Enquanto a Coreia do Norte e a Coreia do Sul continuam a passar por períodos de hostilidade e esperança, alguns acreditam que o objetivo comum da conservação poderia promover o movimento transfronteiriço através do ecoturismo. Em 1998, o projeto Turismo de Montanha Geumgang levou quase dois milhões de turistas sul-coreanos às montanhas da Coreia do Norte ao longo de uma década durante um período de cooperação sem precedentes.
"Tinha pessoas que não ouviam falar ou viam seus parentes no norte há mais de 50 anos. Essas pessoas aproveitaram a oportunidade de ir para a Coreia do Norte para ficar mais perto dos parentes", disse Walter Keats, presidente da Asia Pacific Travel. Mas sob o cuidado dos militares, a maioria das pessoas nunca interagiu com os norte-coreanos, e poucos se reuniram com membros da família.
Em 2008, um guarda disparou e matou um turista sul-coreano que ultrapassou os limites – a fronteira rapidamente passou de porosa para impermeável. Desde então, a cooperação entre as duas Coreias tem se deteriorado constantemente. A crise nuclear norte-coreana agora domina o debate internacional, e iniciativas de turismo para conectar as nações divididas deixaram de existir.
O turismo como caminha para a paz
Embora a interação entre os norte e os sul-coreanos seja insignificante e a propaganda seja abundante, alguns acreditam que o turismo ainda pode exercer uma influência positiva, particularmente no reino eremita.
"Como não temos nenhuma comunicação, é muito difícil para os cidadãos da Coreia do Norte ter uma impressão positiva do resto do mundo", diz Keats. "Tudo o que eles sabem é o que o governo diz.
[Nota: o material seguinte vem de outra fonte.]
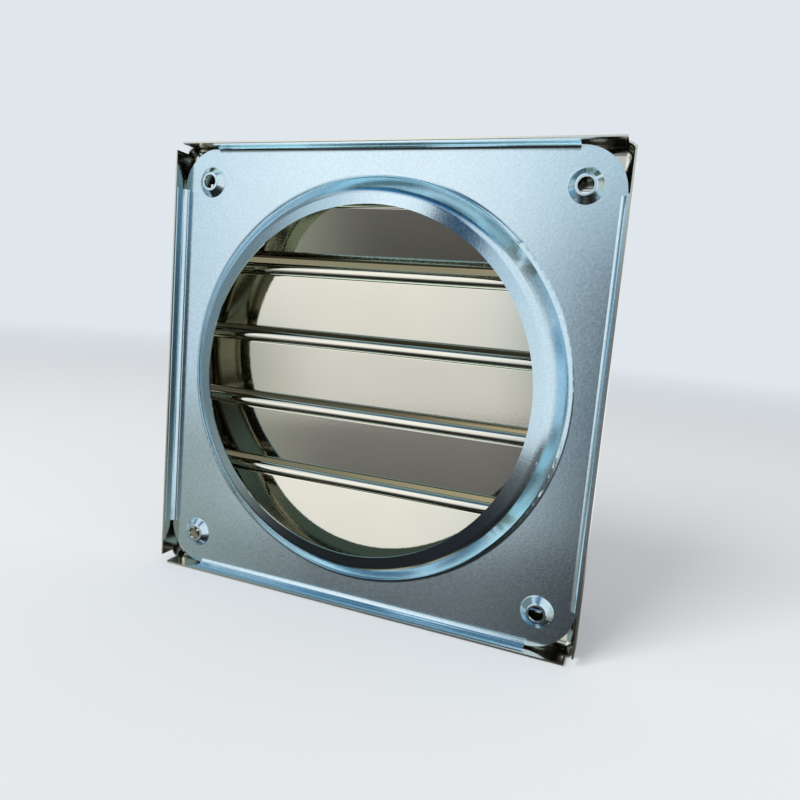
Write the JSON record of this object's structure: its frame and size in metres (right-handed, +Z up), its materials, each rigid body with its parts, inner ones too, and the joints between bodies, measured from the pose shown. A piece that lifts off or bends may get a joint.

A grande maioria ainda pensa que [os americanos] começaram a guerra e que somos do mal". Uma pequena exposição a pessoas de fora pode ter um efeito de construção da paz a longo prazo, de acordo com Keats.
"É importante que as pessoas vejam [essa fronteira]", diz Keats. "Pelo mesmo motivo que se deve conhecer Hiroshima, o Museu do Holocausto e Auschwitz – para testemunhar o que as pessoas fazem umas com as outras".